PTA Wars

Jayden Hardacre on February 18, 2011 in School Stories

The February 7th issue of Time Magazine has a story about an issue I’ve written about before – private money funding “extras” in public schools.

 

Where do you draw the line? PTA’s at some schools have become nothing more than fundraising machines to pay for things like technology, supplies, and field trips for their school. Some people believe that private foundations create inequality in the school system and it has raised temperatures in PTA’s and school systems across America.

 

On the one hand, it isn’t fair that one public school has more than another school, is it?

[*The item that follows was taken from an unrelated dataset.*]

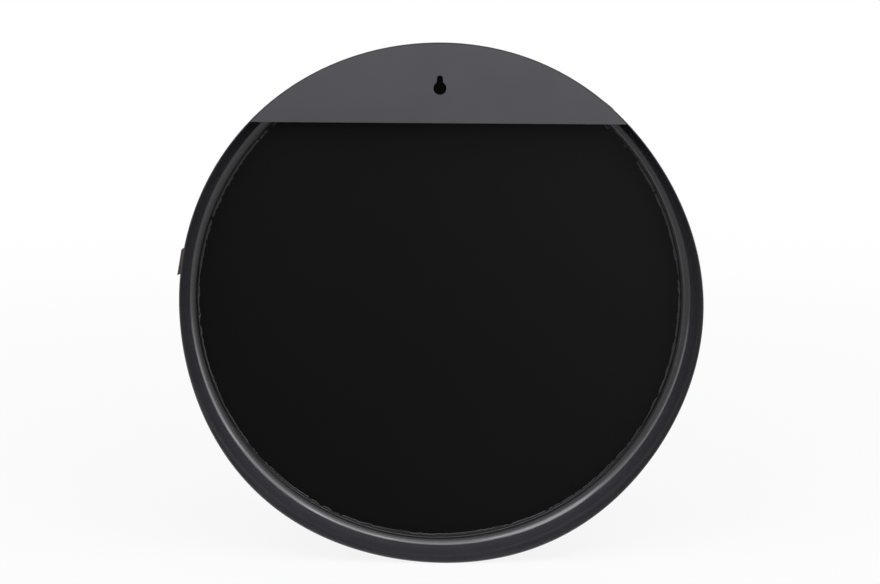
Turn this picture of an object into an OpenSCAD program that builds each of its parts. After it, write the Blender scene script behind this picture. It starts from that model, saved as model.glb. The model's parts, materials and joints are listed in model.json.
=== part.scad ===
// Round wall mirror in a deep ring of black steel sheet, hung by a keyhole in its back plate.
// X runs across the mirror, Z is up, and the mirror faces -Y. The origin is the centre of the
// ring's rear edge, so the wall is the plane Y = 0. All sizes are in millimetres.

/* [Ring] */
// Outer diameter of the ring
ring_d = 600; // [400:10:900]
// Depth of the ring, from its rear edge to its front face
ring_depth = 60; // [40:1:90]
// Thickness of the ring's sheet
ring_sheet = 1.2; // [0.8:0.1:2]
// Inside radius of the bend between the wall and the front flange
bend_r = 11; // [6:0.5:13]
// Width of the front flange, from the ring's outside to its opening
flange_w = 25; // [23:0.5:45]

/* [Hanger plate] */
// Height of the plate, from the ring's top to its straight lower edge
plate_h = 89; // [75:1:130]
// Thickness of the plate
plate_t = 1.5; // [1:0.1:3]
// Gap between the plate's edge and the ring's wall
plate_gap = 0.2; // [0.1:0.05:0.5]
// Distance from the ring's top down to the centre of the keyhole's round entry
entry_drop = 50.5; // [35:0.5:60]
// Diameter of the keyhole's round entry, which a screw's head goes through
entry_d = 14.5; // [12:0.5:18]
// Width of the keyhole's slot, which a screw's shank rests in
slot_w = 6.8; // [4:0.1:7.5]
// Rise from the entry's centre to the centre of the slot's rounded end
slot_rise = 10.7; // [9:0.1:16]

/* [Tack welds] */
// Number of welds between the plate and the ring
weld_count = 5; // [2:1:9]
// Length of each weld along the ring
weld_len = 14; // [6:1:25]
// Leg of each weld's triangular section
weld_leg = 3; // [2:0.5:5]
// Distance from the plate's corners to the middle of the outermost welds, along the ring
weld_margin = 30; // [20:1:60]

/* [Mirror] */
// Gap between the ring's bend and the sealant bead where the pane lies nearest to the bend
pane_gap = 0.4; // [0.2:0.1:2]
// How far the pane lies off the ring's centre sideways
pane_shift = 1.2; // [0:0.1:2]
// Thickness of the glass
glass_t = 3; // [3:0.5:6]
// Thickness of the silver with its protective paint
coating_t = 0.2; // [0.1:0.05:0.5]
// Thickness of the backing board
board_t = 2.5; // [2:0.5:6]

/* [Bedding] */
// Thickness of the tape that beds the glass on the flange
tape_t = 0.8; // [0.5:0.1:2]
// Distance that the tape keeps from the pane's edge and from the flange's opening
tape_inset = 1; // [0.5:0.1:1.5]
// How far the sealant bead stands out from the pane's edge
bead_toe = 2.2; // [1:0.1:4]
// How far the sealant bead laps over the board
bead_lap = 3.5; // [0.8:0.1:5]
// Height of the sealant bead above the board
bead_rise = 1.1; // [0.5:0.1:2]

/* [Side tag] */
// Length of the tag along the ring
tag_len = 30; // [20:0.5:45]
// Width of the tag across the ring's wall
tag_w = 12; // [6:0.5:20]
// Thickness of the tag
tag_t = 0.9; // [0.5:0.1:1.5]
// Radius of the tag's corners
tag_corner = 1; // [0.5:0.1:2]
// Thickness of the pad at its thinnest, between the ring and the tag
pad_t = 1.5; // [0.8:0.1:3]
// Distance along the ring over which the pad's upper end slopes down to the ring
pad_slope = 3; // [1:0.5:6]
// How far the tag's lower end stands past the pad's foot
tag_overhang = 1.6; // [0.2:0.1:3]
// Height of the tag's middle above the mirror's middle, as an angle round the ring
tag_angle = 10.5; // [0:0.5:35]
// Distance from the ring's rear edge to the tag
tag_setback = 1; // [0.5:0.5:10]

/* [Hidden] */
$fn = 180;

// Extra length of a cutter past the face that it cuts
CUT = 1;

ring_r = ring_d / 2;
wall_r = ring_r - ring_sheet;
bend_out = bend_r + ring_sheet;
flange_r = ring_r - flange_w;

plate_r = wall_r - plate_gap;
plate_low = ring_r - plate_h;
entry_z = ring_r - entry_drop;

// Angle round the ring, from the top, at which the plate's corners and its outermost welds lie
corner_angle = acos(plate_low / plate_r);
weld_span = corner_angle - weld_margin / wall_r * 180 / PI;
weld_angle = weld_len / wall_r * 180 / PI;

// Distances from the rear edge forwards, back to front through the mirror
seat_depth = ring_depth - ring_sheet;
glass_front = seat_depth - tape_t;
glass_back = glass_front - glass_t;
board_front = glass_back - coating_t;
board_back = board_front - board_t;

pane_r = ring_r - bend_out - pane_gap - pane_shift - bead_toe;

// Turns a shape drawn along +Z so that it runs from the rear edge towards the front
module facing_front() {
    rotate([90, 0, 0]) children();
}

// Disc or washer between two depths, centred on the ring
module washer(outer_r, inner_r, from, to) {
    facing_front() translate([0, 0, from]) difference() {
        cylinder(r = outer_r, h = to - from);
        if (inner_r > 0) {
            translate([0, 0, -CUT]) cylinder(r = inner_r, h = to - from + 2 * CUT);
        }
    }
}

module on_pane() {
    translate([pane_shift, 0, 0]) children();
}

// Rounded bend between the ring's wall and its front flange
module ring_bend() {
    facing_front() rotate_extrude() translate([ring_r - bend_out, ring_depth - bend_out]) {
        intersection() {
            difference() {
                circle(r = bend_out);
                circle(r = bend_r);
            }
            square(bend_out);
        }
    }
}

module frame_ring() {
    color("#3d3c40") union() {
        washer(ring_r, wall_r, 0, ring_depth - bend_out);
        ring_bend();
        washer(ring_r - bend_out, flange_r, seat_depth, ring_depth);
    }
}

module keyhole() {
    facing_front() translate([0, entry_z, -CUT]) {
        cylinder(d = entry_d, h = plate_t + 2 * CUT);
        translate([0, slot_rise, 0]) cylinder(d = slot_w, h = plate_t + 2 * CUT);
        translate([-slot_w / 2, 0, 0]) cube([slot_w, slot_rise, plate_t + 2 * CUT]);
    }
}

module hanger_plate() {
    color("#545357") difference() {
        washer(plate_r, 0, 0, plate_t);
        translate([-ring_r, -plate_t - CUT, -ring_r]) {
            cube([ring_d, plate_t + 2 * CUT, ring_r + plate_low]);
        }
        keyhole();
    }
}

// One weld in the corner between the wall and the plate's front face, centred at the ring's top
module weld() {
    rotate([0, weld_angle / 2, 0]) facing_front() rotate([0, 0, 90]) rotate_extrude(angle = weld_angle) {
        polygon([
            [wall_r, plate_t],
            [wall_r, plate_t + weld_leg],
            [wall_r - weld_leg, plate_t]
        ]);
    }
}

module plate_welds() {
    color("#343337") for (i = [0 : weld_count - 1]) {
        rotate([0, weld_span * (2 * i / (weld_count - 1) - 1), 0]) weld();
    }
}

module seat_tape() {
    tape_outer = pane_r - tape_inset;
    tape_inner = flange_r + tape_inset + pane_shift;
    color("#1c1c1e") on_pane() washer(tape_outer, tape_inner, glass_front, seat_depth);
}

module mirror_glass() {
    color("#c9d6d2") on_pane() washer(pane_r, 0, glass_back, glass_front);
}

module silver_coating() {
    color("#d8dadb") on_pane() washer(pane_r, 0, board_front, glass_back);
}

module backing_board() {
    color("#18181a") on_pane() washer(pane_r, 0, board_back, board_front);
}

// Sealant over the board's rim and down the pane's edge to the flange
module sealant_bead() {
    color("#2a2a2d") on_pane() facing_front() rotate_extrude() polygon([
        [pane_r, seat_depth],
        [pane_r + bead_toe, seat_depth],
        [pane_r + bead_toe * 0.7, board_back],
        [pane_r, board_back - bead_rise],
        [pane_r - bead_lap * 0.6, board_back - bead_rise * 0.9],
        [pane_r - bead_lap, board_back],
        [pane_r, board_back]
    ]);
}

// Puts a shape on the outside of the ring: X outwards, Z along the ring, -Y from its rear edge
module on_ring_side() {
    rotate([0, -tag_angle, 0]) translate([ring_r, -tag_setback, 0]) children();
}

module tag_pad() {
    end = tag_len / 2;
    // Depth below the ring's tangent that clears the wall's curve at the pad's ends
    root = CUT + pow(end + pad_slope, 2) / ring_d;
    color("#2b282b") difference() {
        on_ring_side() facing_front() linear_extrude(tag_w) polygon([
            [-root, end + pad_slope],
            [0, end + pad_slope],
            [pad_t, end],
            [pad_t, -end],
            [0, tag_overhang - end],
            [-root, tag_overhang - end]
        ]);
        facing_front() translate([0, 0, -CUT]) cylinder(r = ring_r, h = ring_depth, $fn = 720);
    }
}

module brass_tag() {
    near = tag_corner;
    far = tag_len - tag_corner;
    color("#b08d4a") on_ring_side() translate([pad_t, -tag_w, tag_len / 2]) {
        rotate([0, 90, 0]) linear_extrude(tag_t) {
            translate([near, 0]) square([far - near, tag_w]);
            translate([0, tag_corner]) square([tag_len, tag_w - 2 * tag_corner]);
            for (x = [near, far], y = [tag_corner, tag_w - tag_corner]) {
                translate([x, y]) circle(r = tag_corner);
            }
        }
    }
}

frame_ring();
hanger_plate();
plate_welds();
seat_tape();
mirror_glass();
silver_coating();
backing_board();
sealant_bead();
tag_pad();
brass_tag();
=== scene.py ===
"""Round wall mirror in a deep black steel ring, seen from behind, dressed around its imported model.

X runs across the mirror, Z is up, and the mirror faces -Y. Depth is counted from the ring's rear edge
towards the front, so it is -Y. Lengths are in metres.
"""
import json
import math

import bmesh
import bpy
from mathutils import Matrix, Vector


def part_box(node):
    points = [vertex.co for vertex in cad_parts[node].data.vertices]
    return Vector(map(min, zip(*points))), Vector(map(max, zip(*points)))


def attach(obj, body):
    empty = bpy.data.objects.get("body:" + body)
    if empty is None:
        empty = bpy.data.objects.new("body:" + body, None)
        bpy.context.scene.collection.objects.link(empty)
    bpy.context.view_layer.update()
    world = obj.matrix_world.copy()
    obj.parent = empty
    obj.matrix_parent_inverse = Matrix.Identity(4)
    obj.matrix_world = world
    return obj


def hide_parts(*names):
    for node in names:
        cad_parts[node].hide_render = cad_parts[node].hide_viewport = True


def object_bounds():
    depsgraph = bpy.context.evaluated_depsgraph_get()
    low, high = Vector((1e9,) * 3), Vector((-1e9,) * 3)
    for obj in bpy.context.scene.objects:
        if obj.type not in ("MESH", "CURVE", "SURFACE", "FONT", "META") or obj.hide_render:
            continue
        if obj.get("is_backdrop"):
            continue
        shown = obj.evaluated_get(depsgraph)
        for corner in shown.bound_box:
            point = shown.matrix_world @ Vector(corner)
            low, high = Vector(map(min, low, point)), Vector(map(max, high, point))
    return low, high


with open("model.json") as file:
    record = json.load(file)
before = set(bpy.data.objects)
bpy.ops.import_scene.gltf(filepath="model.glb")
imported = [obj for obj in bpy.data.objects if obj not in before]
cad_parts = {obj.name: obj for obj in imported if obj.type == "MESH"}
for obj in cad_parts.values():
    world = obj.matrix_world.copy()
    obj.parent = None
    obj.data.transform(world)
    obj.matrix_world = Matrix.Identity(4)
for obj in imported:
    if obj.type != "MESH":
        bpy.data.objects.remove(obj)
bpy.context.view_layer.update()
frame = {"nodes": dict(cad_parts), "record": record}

MM = 0.001
TAU = 2 * math.pi

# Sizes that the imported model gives
RING_LOW, RING_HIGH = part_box("frame_ring")
PLATE_LOW, PLATE_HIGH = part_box("hanger_plate")
PANE_LOW, PANE_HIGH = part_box("mirror_glass")
TAG_LOW, TAG_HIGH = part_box("brass_tag")
RING_R = (RING_HIGH.x - RING_LOW.x) / 2
RING_DEPTH = RING_HIGH.y - RING_LOW.y
PLATE_T = PLATE_HIGH.y - PLATE_LOW.y
PLATE_EDGE_Z = PLATE_LOW.z
PANE_X = (PANE_LOW.x + PANE_HIGH.x) / 2
PANE_R = (PANE_HIGH.x - PANE_LOW.x) / 2
BOARD_BACK = -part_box("backing_board")[1].y
SEAT_DEPTH = -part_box("seat_tape")[0].y
SHEET = RING_DEPTH - SEAT_DEPTH
TAG_W = TAG_HIGH.y - TAG_LOW.y
TAG_SETBACK = -TAG_HIGH.y

# Sizes that the boxes don't show
BEND_R = 11 * MM
FLANGE_W = 25 * MM
PLATE_GAP = 0.2 * MM
ENTRY_D = 14.5 * MM
ENTRY_Z = RING_R - 50.5 * MM
SLOT_W = 6.8 * MM
SLOT_RISE = 10.7 * MM
WELD_COUNT = 5
WELD_LEN = 14 * MM
WELD_LEG = 3 * MM
WELD_MARGIN = 30 * MM
TAG_LEN = 30 * MM
TAG_T = 0.9 * MM
TAG_CORNER = 1 * MM
TAG_ANGLE = math.radians(10.5)
TAG_OVERHANG = 1.6 * MM
PAD_T = 1.5 * MM
PAD_SLOPE = 3 * MM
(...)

But is it fair that a school whose parents want to help aren’t allowed to because another one can’t?

 

One of the biggest controversies is using private money to fund teachers. If a school system budget doesn’t allow for art and music, is it okay for parents to pay the art teacher themselves?

 

I have mixed feelings about this. I wish Knox County would abolish the foundations for individual schools and merge them all together into a single one that would benefit all the schools. It has been done – from the article:

 

While equity often causes fights between PTAs, sometimes parent groups in socioeconomically diverse districts are willing to look out for each other. When the Bellingham, Wash., district cut a conservation program from its budget, the PTA at Carl Cozier — whose leaders say it could have funded the field trip for its own students — asked to spearhead a fundraising campaign so that every third-grader in the district’s 14 elementary schools could attend. The district green-lighted the proposal, and PTAs throughout Bellingham joined forces to foot the $30,000 bill.

What’s your take on private foundations? Do you think the PTA’s in Knox County spend too much effort on fundraising? Is private funding for a specific school a good or bad thing?